Edwin and I would talk during history class, where we were all very interested in the Civil Rights Movement as well as the Cold War. Edwin would make fun of our teachers, and I would joke about my aunt and her endeavors to relate to me.
Despite this, Gwen and I became closer, sharing stories about Mom and talking about our families. We slept a lot on the weekends, creating a sluggish, leaden atmosphere in spite of Gwendolyn’s plastic, charitable cheerfulness. She started planning for me to stay for a while longer, past graduation and for when I would get a real job. I started to come up with ideas for what I would do to make money, realizing movie theaters really weren’t paying much for all the work. Horrible jobs weren’t worth it if I wasn’t getting enough money.
On one of the last few weeks before graduation, the school was advertising a huge end-of-the-year informal dance. As usual, I thought it was lame and just an excuse for insecure kids to feel adequate and friendly. But Edwin knew I was dreading the end of high school, because I didn’t want to have to work, so he kept bringing up the dance.
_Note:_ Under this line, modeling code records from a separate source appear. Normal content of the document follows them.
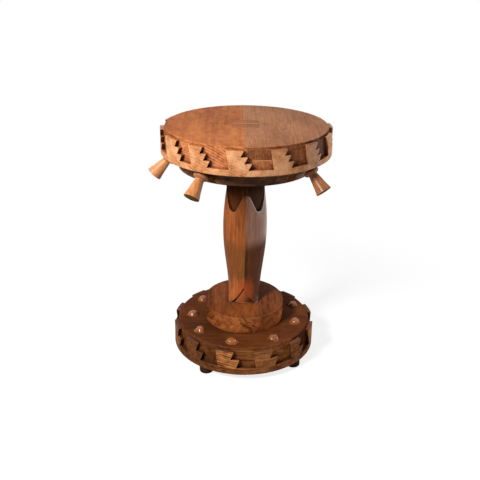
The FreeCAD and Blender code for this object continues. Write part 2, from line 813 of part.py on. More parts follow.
def make_plinth():
    """The plinth: flat under the column, with a crown that lies off its axis, so that
    the top falls away furthest on the side across from the crown."""
    blank = doc.addObject("Part::Cylinder", "plinth_blank")
    blank.setExpression("Radius", PLINTH_RADIUS)
    blank.setExpression("Height", "sizes.plinth_thickness")
    blank.setExpression("Placement.Base.z", BASE_TOP)
    reach = f"({PLINTH_RADIUS} + sizes.plinth_crown_offset + sizes.overrun)"
    fall = f"(({reach} - sizes.plinth_flat_radius) * tan(sizes.plinth_slope_angle))"
    crown = turned_body(
        "plinth_crown",
        [
            ("0", f"{BASE_TOP} - sizes.overrun"),
            (reach, f"{BASE_TOP} - sizes.overrun"),
            (reach, f"{PLINTH_TOP} - {fall}"),
            ("sizes.plinth_flat_radius", PLINTH_TOP),
            ("0", PLINTH_TOP),
        ],
        {2: "sizes.plinth_crown_bulge"},
    )
    place = ring_place("sizes.plinth_crown_offset", "0", "sizes.plinth_crown_angle")
    crown.setExpression("Placement", place)
    crowned = doc.addObject("Part::MultiCommon", "crowned_plinth")
    crowned.Shapes = [blank, crown]
    hole = mortise(
        "plinth_mortise", "sizes.lower_tenon", "sizes.lower_tenon",
        f"({BASE_TOP} - sizes.overrun)", "sizes.plinth_thickness + 2 * sizes.overrun",
    )
    piece("plinth", cut_from("drilled_plinth", crowned, [hole]))


def knob_places():
    return [
        ring_place(f"({KNOB_RING} * {share})", BASE_TOP, f"sizes.knob_{index}_angle")
        for index, share in enumerate(KNOB_RING_SHARES, start=1)
    ]


def foot_places(level):
    turns = [f"sizes.foot_{index}_angle" for index in range(1, FOOT_COUNT + 1)]
    return [ring_place(FOOT_RING, level, turn) for turn in turns]


def make_base():
    """The carved base disc, bored for the knobs, the column's tenon and the foot screws."""
    words = [
        BASE_RADIUS, "sizes.base_top_radius", BASE_FLOOR,
        "sizes.base_recess_count", "sizes.base_recess_width",
        "sizes.base_tooth_height", "sizes.base_tooth_step", "sizes.base_tooth_slant",
        "sizes.base_panel_lean", "sizes.base_panel_drop",
        "sizes.frieze_edge_round", "sizes.base_edge_round",
    ]
    disc = carved_disc(
        "carved_base", words, BASE_BOTTOM, "sizes.base_thickness", BASE_TEETH, BASE_SIDE_SHARES,
    )
    stand(disc, "sizes.base_recess_angle")
    hole = mortise(
        "base_mortise", "sizes.lower_tenon", "sizes.lower_tenon",
        f"({BASE_BOTTOM} - sizes.overrun)", "sizes.base_thickness + 2 * sizes.overrun",
    )
    knob_bore = doc.addObject("Part::Cylinder", "knob_bore")
    knob_bore.setExpression("Radius", "sizes.knob_spigot_radius + sizes.joint_gap")
    knob_bore.setExpression("Height", "sizes.knob_spigot_depth + sizes.joint_gap + sizes.overrun")
    knob_bore.setExpression("Placement.Base.z", "-(sizes.knob_spigot_depth + sizes.joint_gap)")
    foot_bore = screw_bore("base_screw_bore", "sizes.foot_screw_length", "sizes.foot_screw_sink")
    holes = [hole] + copies("knob_bore_at", knob_bore, knob_places())
    holes += copies("base_screw_bore_at", foot_bore, foot_places("sizes.foot_screw_sink"))
    piece("base_disc", cut_from("drilled_base", disc, holes))


def make_knobs():
    """The low carved knobs, each with a round spigot."""
    for index, place in enumerate(knob_places(), start=1):
        body = turned_body(
            f"knob_{index}",
            [
                ("0", "-sizes.knob_spigot_depth"),
                ("sizes.knob_spigot_radius", "-sizes.knob_spigot_depth"),
                ("sizes.knob_spigot_radius", "0"),
                ("sizes.knob_radius", "0"),
                ("0", "sizes.knob_height"),
            ],
            {3: DOME},
        )
        body.setExpression("Placement", place)
        piece(f"base_knob_{index}", body)


def make_feet():
    bore = screw_bore("foot_bore", "sizes.foot_screw_length", "sizes.foot_screw_sink + sizes.overrun")
    for index, place in enumerate(foot_places("0"), start=1):
        blank = turned_body(
            f"foot_{index}",
            [
                ("0", "0"),
                ("sizes.foot_radius - sizes.foot_round", "0"),
                ("sizes.foot_radius", "sizes.foot_round"),
                ("sizes.foot_radius", "sizes.foot_height"),
                ("0", "sizes.foot_height"),
            ],
            {1: f"sizes.foot_round * {QUARTER_BULGE_SHARE}"},
        )
        blank.setExpression("Placement", place)
        (hole,) = copies(f"foot_{index}_bore", bore, [foot_places("sizes.foot_screw_sink")[index - 1]])
        piece(f"foot_pad_{index}", cut_from(f"foot_{index}_drilled", blank, [hole]))
    shape = screw("foot_screw", "sizes.foot_screw_length")
    group = doc.addObject("Part::Compound", "foot_screw_group")
    group.Links = copies("foot_screw_at", shape, foot_places("sizes.foot_screw_sink"))
    piece("foot_screws", group)


def check_and_write():
    """Stop on any failed object or bad solid, then write each sub-part."""
    doc.recompute()
    for thing in doc.Objects:
        if "Invalid" in thing.State or "Error" in thing.State:
            raise RuntimeError(f"{thing.Name} failed: {thing.State}")
    for label, thing in pieces.items():
        if thing.Shape.isNull() or not thing.Shape.isValid() or not thing.Shape.Solids:
            raise RuntimeError(f"{label} has no good solid")
    os.makedirs("parts", exist_ok=True)
    for label, thing in pieces.items():
        thing.Shape.exportStep(f"parts/{label}.step")
        box = thing.Shape.BoundBox
        print(f"{label}: {len(thing.Shape.Solids)} solid, {thing.Shape.Volume / 1000:.1f} cm3, "
              f"z {box.ZMin:.1f} to {box.ZMax:.1f}")


make_boards()
make_cleat()
make_pegs()
make_column()
make_wedges()
make_plinth()
make_base()
make_knobs()
make_feet()
check_and_write()
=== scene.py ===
# %% [markdown]
# # A side table carved like a drum
#
# The table is a stack of varnished hardwood: two thick boards with a stepped
# frieze, a dark disc with slanted drum pegs, a bowed four-sided column, a
# plinth and a second carved disc with knobs. The solids come from the packed
# model, so this lesson spends its time on what they don't have: the soft
# turned pegs and hand-cut knobs, the wood itself, and the light.

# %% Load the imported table
import math

import bmesh
import bpy
from mathutils import Matrix, Vector, noise


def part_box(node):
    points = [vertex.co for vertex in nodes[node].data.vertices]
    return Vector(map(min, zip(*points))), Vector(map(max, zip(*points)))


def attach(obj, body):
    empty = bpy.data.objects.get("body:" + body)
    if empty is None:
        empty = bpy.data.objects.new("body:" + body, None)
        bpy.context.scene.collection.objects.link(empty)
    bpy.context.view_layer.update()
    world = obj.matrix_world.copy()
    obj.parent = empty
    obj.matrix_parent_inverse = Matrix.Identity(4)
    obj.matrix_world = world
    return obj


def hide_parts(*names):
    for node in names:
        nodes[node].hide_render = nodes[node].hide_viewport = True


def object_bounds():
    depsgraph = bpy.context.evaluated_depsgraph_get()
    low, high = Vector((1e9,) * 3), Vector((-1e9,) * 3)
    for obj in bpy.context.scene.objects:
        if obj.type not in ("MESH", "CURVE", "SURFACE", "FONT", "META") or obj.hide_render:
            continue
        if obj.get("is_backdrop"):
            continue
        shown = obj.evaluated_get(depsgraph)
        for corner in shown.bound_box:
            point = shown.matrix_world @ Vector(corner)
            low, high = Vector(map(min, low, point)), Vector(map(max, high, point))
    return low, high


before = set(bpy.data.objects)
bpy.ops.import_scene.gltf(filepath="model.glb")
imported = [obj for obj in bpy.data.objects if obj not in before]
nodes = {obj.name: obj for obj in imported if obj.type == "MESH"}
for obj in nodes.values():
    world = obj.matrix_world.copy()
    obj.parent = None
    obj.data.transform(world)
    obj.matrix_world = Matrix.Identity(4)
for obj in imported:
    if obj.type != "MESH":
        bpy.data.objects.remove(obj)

cad_low, cad_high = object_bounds()
TABLE_TOP = cad_high.z
print(f"{len(nodes)} solids, {TABLE_TOP * 1000:.0f} mm high")

# %% [markdown]
# ## Where the viewer stands
#
# A product picture of a small table is taken from a little above the top, with
# a long lens. The table's front is one arris of its column, which stands on the
# diagonal between the X and Y axes, and the camera is placed before it. A
# heading about Z, a tilt about X and a last small roll are easier to read than
# one ready-made angle.

# %% Place the camera
FRONT = Vector((1, -1, 0)).normalized()
RIGHT = Vector((1, 1, 0)).normalized()
UP = Vector((0, 0, 1))
STAND_OFF = 1.6368
EYE_HEIGHT = 1.0146
HEADING, TILT, ROLL = 45.42, 66.29, 0.75
SENSOR_WIDTH, FOCAL_LENGTH = 36, 54

camera = bpy.data.objects.new("camera", bpy.data.cameras.new("camera"))
bpy.context.scene.collection.objects.link(camera)
bpy.context.scene.camera = camera
camera.data.sensor_width = SENSOR_WIDTH
camera.data.lens = FOCAL_LENGTH
camera.matrix_world = (
    Matrix.Translation(FRONT * STAND_OFF + UP * EYE_HEIGHT)
    @ Matrix.Rotation(math.radians(HEADING), 4, "Z")
    @ Matrix.Rotation(math.radians(TILT), 4, "X")
    @ Matrix.Rotation(math.radians(ROLL), 4, "Z")
)
print(f"the camera stands {STAND_OFF:.2f} m off, {EYE_HEIGHT:.2f} m up")

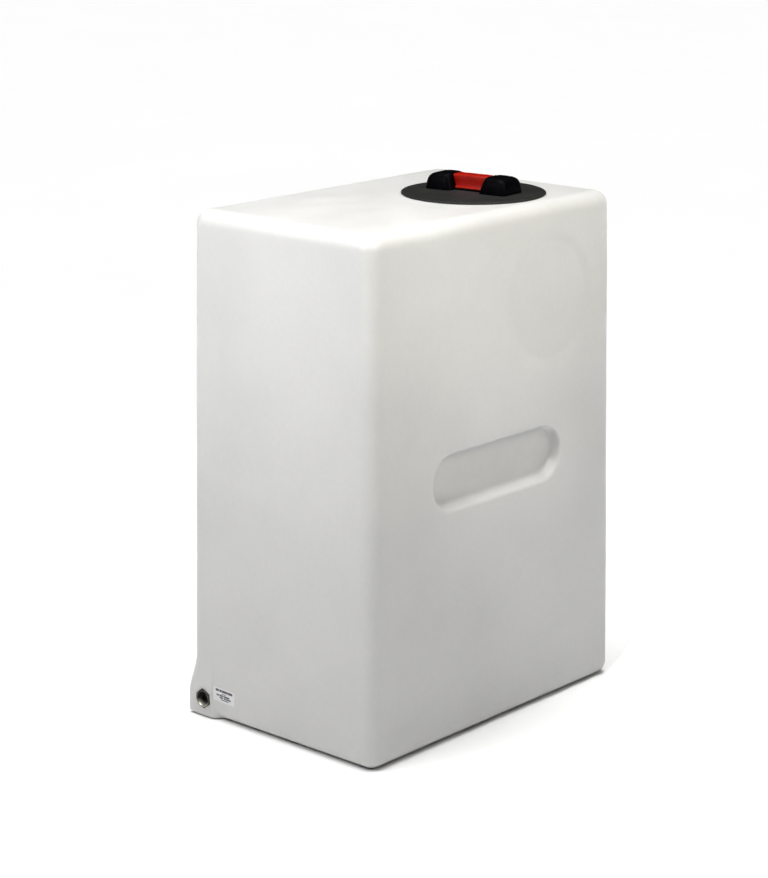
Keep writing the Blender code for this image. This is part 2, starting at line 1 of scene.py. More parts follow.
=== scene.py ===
"""Looks of an upright fresh water tank: a rotationally moulded shell, a vented bayonet
lid, a moulded-in brass outlet and a label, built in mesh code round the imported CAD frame.

Metres, +Z up. The origin is the centre of the base, the outlet is at the -X end, and the
front is the long wall on the -Y side.
"""

from math import atan2, copysign, cos, hypot, isclose, pi, radians, sin, sqrt, tan

import bmesh
import bpy
from mathutils import Matrix, Vector, noise
from mathutils.bvhtree import BVHTree


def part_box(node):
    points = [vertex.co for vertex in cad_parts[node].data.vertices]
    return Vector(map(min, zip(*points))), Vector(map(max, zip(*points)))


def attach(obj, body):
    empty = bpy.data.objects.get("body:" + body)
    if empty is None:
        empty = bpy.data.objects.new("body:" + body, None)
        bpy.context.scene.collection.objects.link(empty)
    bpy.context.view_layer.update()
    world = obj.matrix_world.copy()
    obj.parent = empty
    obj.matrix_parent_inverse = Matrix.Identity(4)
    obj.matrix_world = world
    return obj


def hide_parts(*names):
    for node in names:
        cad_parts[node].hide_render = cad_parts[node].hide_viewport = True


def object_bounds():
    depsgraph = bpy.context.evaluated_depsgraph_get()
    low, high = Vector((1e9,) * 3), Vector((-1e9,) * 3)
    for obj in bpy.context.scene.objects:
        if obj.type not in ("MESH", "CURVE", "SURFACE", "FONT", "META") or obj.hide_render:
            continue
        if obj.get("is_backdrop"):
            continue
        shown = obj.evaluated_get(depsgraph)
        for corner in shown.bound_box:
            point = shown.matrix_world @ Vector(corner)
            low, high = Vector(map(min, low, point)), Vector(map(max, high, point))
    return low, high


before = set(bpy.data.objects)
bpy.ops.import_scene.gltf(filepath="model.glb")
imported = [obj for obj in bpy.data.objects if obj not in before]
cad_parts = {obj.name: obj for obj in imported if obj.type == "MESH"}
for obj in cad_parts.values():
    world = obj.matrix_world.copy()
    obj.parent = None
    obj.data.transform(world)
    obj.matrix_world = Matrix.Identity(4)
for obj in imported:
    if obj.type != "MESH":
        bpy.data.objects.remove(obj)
cad_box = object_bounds()

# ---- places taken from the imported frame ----
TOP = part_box("tank_body")[1].z
DISC_LOW, DISC_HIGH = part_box("lid_disc")
LID_X = (DISC_LOW.x + DISC_HIGH.x) / 2
LID_Y = (DISC_LOW.y + DISC_HIGH.y) / 2
LID_RADIUS = (DISC_HIGH.x - DISC_LOW.x) / 2
OUTLET_LOW, OUTLET_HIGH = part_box("outlet_insert")
OUTLET_Y = (OUTLET_LOW.y + OUTLET_HIGH.y) / 2
OUTLET_Z = (OUTLET_LOW.z + OUTLET_HIGH.z) / 2
LABEL_LOW, LABEL_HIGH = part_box("data_label")
GRIP_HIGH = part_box("lid_grip")[1]
CAP_LOW, CAP_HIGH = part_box("vent_cap")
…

“Shelby, don’t you want to commemorate your senior year? Don’t you want to finally be happy just for one night?” Edwin pleaded the Wednesday before the dance, after ten minutes of earlier begging.
That was when I realized that my life would never be unflawed. I would never have a perfect, European college experience, or be rich and buy all the happiness I had been waiting so long for. Even when I had what I now considered a completely fulfilled life, it didn’t make me happy. I would have to decide that I was happy in order to be, regardless of the state of my life.
So I went to the dance that Friday and decided to be happy. But it didn’t feel like joy, for they are two different things. Happiness is having friends, and joy is laughing with them. Happiness is so subtle; most unknowingly pass right by it.